There are lot of tools like nutch, crawler4j available for web crawling and data extraction. The problem lies in the scalability and usability of the tools. Following design trying to address these issues.
- Ability to scale horizontally by adding more machines.
- Crawl specified sites and pages.
- Simple API interface to develop extractors.
- Re-extraction of data in case, if few more fields are required.
- scala much cleaner functional-object programming language in JVM. Core project can be developed using Scala.
- akka actors are used to crawl and extract data. It provided the higher level abstraction over primitive threads. It has clean DSLs for scala than java due java's language limitations.
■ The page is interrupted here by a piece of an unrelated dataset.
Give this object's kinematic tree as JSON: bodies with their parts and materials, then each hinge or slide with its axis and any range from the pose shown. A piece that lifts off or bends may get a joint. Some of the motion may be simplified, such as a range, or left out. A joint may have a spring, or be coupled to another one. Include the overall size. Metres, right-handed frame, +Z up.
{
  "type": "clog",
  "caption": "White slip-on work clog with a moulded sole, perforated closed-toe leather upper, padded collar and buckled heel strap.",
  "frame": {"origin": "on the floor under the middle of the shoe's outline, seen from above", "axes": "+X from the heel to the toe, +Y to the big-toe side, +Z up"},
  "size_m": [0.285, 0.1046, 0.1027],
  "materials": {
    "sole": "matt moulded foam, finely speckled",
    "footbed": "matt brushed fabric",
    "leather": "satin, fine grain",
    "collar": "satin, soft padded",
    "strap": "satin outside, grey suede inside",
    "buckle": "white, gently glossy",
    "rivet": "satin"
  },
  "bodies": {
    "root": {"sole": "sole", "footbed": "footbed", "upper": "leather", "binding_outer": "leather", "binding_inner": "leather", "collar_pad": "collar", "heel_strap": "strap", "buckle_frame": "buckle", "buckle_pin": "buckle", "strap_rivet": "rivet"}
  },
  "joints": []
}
- kafka is a disk based efficient pub-sub system. Used as queue in this system. Between, Kafka is written in scala.
- couchbase is a RAM based fast JSON document store. Is is used for url cache as well as generated json.
- jsoup apparently best available dom parser in java.
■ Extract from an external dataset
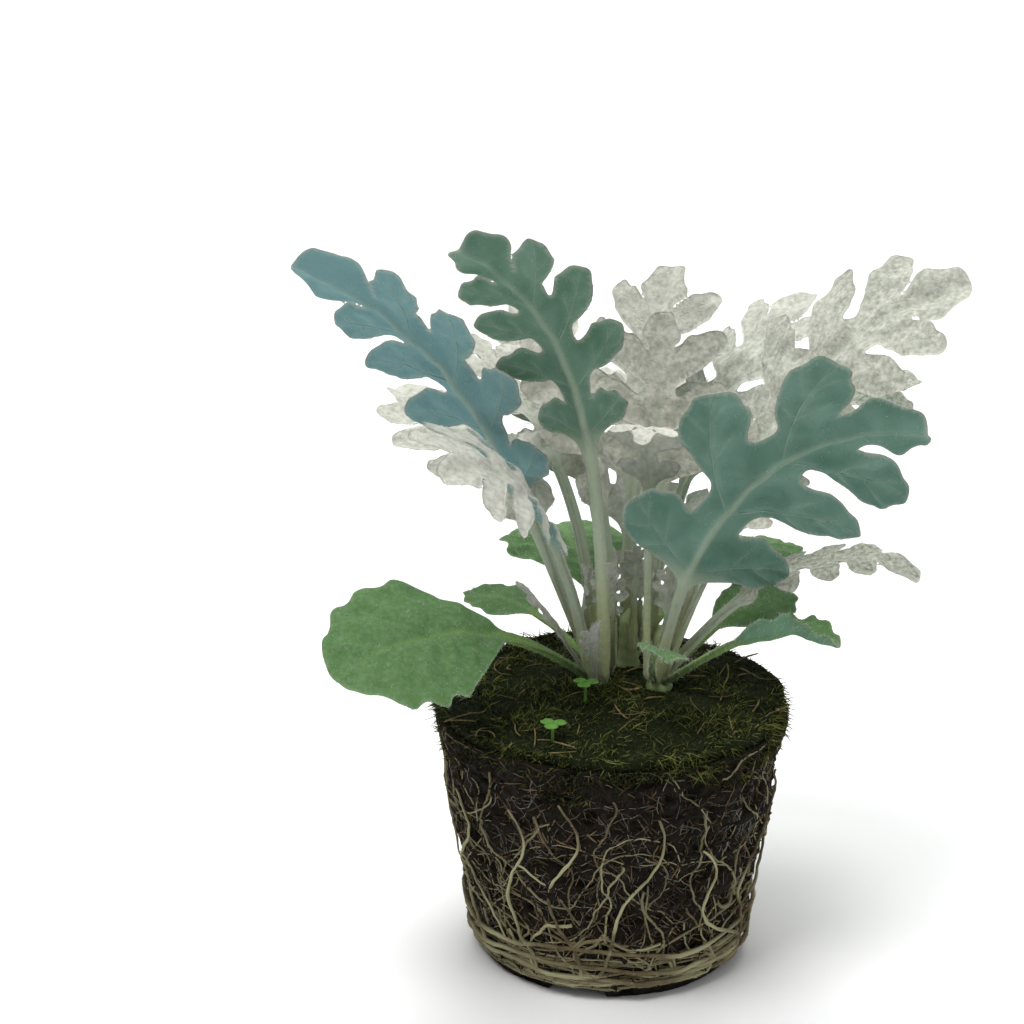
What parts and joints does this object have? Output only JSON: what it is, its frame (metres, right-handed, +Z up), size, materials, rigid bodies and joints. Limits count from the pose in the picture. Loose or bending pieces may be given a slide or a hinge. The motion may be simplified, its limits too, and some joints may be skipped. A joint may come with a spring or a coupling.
{
  "type": "dusty miller plant",
  "caption": "Silver-leaved dusty miller plant without a pot, standing on its own root ball of soil and roots, with a moss top and tiny seedlings.",
  "frame": {"origin": "centre of the root ball's flat foot, on the table, under the plug's axis", "axes": "+Z up along the root ball's axis, +Y away from the viewer of the picture, +X to the viewer's right"},
  "size_m": [0.1534, 0.1202, 0.1791],
  "materials": {
    "soil": "dark crumbly potting soil",
    "root": "tan matt roots",
    "moss": "short dark green moss",
    "stalk": "pale green stem with a short felt",
    "felt": "leaf with white felt above and a blue-green underside",
    "green_leaf": "green leaf with sparse white hairs",
    "seedling": "bright green young leaf"
  },
  "bodies": {
    "root": {"root_ball": "soil", "roots": "root", "moss_mat": "moss", "shoot_left": "stalk", "shoot_right": "stalk", "shoot_back": "stalk", "leaf_long_left": "felt", "leaf_white_left": "felt", "leaf_young_left": "felt", "leaf_feather": "felt", "leaf_spike": "felt", "leaf_green_left": "green_leaf", "leaf_baby_left": "felt", "leaf_baby_front": "felt", "leaf_back_left": "felt", "leaf_low_left": "green_leaf", "leaf_big_right": "felt", "leaf_oak": "felt", "leaf_curled": "felt", "leaf_grey_right": "felt", "leaf_dark_right": "felt", "leaf_green_right": "felt", "leaf_low_right": "green_leaf", "leaf_small_right": "felt", "leaf_round_right": "green_leaf", "leaf_front_right": "green_leaf", "leaf_back_tall": "felt", "leaf_back_mid": "felt", "leaf_back_fan": "felt", "leaf_back_far": "felt", "leaf_back_low": "green_leaf", "leaf_back_right": "felt", "leaf_back_green": "green_leaf", "seedling_crown": "seedling", "seedling_rim": "seedling"}
  },
  "joints": []
}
- Proxy Servers - Various proxy servers viz., HAProxy, Squid, Polipo, Privoxy, Tor etc., can be used.
JSON is the flexible data format that can be used for data extraction out of any web documents. Also, JSON can be used for queue items and url cache.
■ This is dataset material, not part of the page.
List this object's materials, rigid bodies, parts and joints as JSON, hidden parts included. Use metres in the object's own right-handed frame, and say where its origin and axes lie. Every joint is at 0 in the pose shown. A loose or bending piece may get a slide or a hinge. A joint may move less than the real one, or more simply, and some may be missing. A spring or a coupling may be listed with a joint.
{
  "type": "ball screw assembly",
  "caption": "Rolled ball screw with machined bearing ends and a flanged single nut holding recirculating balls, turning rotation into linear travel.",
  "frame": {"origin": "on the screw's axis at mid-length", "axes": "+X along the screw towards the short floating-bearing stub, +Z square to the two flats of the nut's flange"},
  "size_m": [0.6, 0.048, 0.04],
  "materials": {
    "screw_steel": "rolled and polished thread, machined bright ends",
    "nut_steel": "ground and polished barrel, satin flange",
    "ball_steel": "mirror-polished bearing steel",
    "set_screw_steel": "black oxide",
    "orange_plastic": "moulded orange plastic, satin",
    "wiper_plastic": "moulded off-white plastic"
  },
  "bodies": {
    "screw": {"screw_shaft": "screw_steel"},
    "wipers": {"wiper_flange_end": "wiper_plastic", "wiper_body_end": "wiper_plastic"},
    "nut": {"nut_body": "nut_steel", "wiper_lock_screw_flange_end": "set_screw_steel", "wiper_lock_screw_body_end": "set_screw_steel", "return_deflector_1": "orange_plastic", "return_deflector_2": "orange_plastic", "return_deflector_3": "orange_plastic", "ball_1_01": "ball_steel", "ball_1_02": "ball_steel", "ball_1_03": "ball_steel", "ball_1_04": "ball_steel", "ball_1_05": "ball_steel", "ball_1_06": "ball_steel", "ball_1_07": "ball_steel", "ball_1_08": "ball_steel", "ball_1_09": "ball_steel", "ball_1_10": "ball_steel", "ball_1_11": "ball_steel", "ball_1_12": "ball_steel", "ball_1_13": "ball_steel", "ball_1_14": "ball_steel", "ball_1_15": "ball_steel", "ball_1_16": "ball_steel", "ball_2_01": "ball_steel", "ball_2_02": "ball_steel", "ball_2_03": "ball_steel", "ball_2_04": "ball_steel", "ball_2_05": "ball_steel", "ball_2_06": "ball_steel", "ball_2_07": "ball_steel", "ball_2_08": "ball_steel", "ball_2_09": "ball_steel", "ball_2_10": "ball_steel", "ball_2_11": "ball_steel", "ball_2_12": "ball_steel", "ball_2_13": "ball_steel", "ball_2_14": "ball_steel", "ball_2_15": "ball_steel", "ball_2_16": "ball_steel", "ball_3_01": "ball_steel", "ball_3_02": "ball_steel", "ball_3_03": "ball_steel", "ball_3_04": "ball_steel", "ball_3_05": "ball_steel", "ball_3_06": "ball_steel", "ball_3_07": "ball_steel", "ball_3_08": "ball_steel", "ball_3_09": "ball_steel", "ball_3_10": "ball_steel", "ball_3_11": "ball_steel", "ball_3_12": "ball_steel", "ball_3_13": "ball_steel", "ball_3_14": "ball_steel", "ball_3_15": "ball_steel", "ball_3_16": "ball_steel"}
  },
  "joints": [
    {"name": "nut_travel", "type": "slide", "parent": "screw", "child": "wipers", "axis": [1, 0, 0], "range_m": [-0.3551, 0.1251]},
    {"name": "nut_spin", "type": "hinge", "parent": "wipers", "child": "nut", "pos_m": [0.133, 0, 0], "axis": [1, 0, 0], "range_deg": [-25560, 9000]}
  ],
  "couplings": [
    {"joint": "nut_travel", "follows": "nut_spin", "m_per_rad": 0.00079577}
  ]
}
Seed the url(s) for a specified website into queue (kafka topic). Run the Crawler/Extractor in as many instances as required.
Crawler will dequeue the url json from queue and checks if the url already cached in couchbase url bucket or has to be reextracted. If it is not available, page is fetched via the proxy servers.
Once a page is available, raw page is stored in AWS S3 and an entry is made into url bucket. Then, extractor will extract two things, one set of documents and next set of url(s). Data is stored in couchbase data bucket and next set of url(s) are checked if it has to be crawled. Next set url(s) can also contain, required headers and also can carry data map to next level. Then, they are added to the same queue.
In case if the url has to be re extracted, the page is retrieved from s3 and used.
For each website, developer has to create single Java or Scala class.
It will contain number of methods, each for different type of pages. Each method will accept a Response object and return a Extract object.
Response object consists of, Request object which corresponds to queue json, Response Headers and Response Body. From response object developer can access html dom or even use raw response and handle it as xml or json.
Extract object consists of set of JSON documents and set of Request objects. Here, JSON documents and Request objects are created from response.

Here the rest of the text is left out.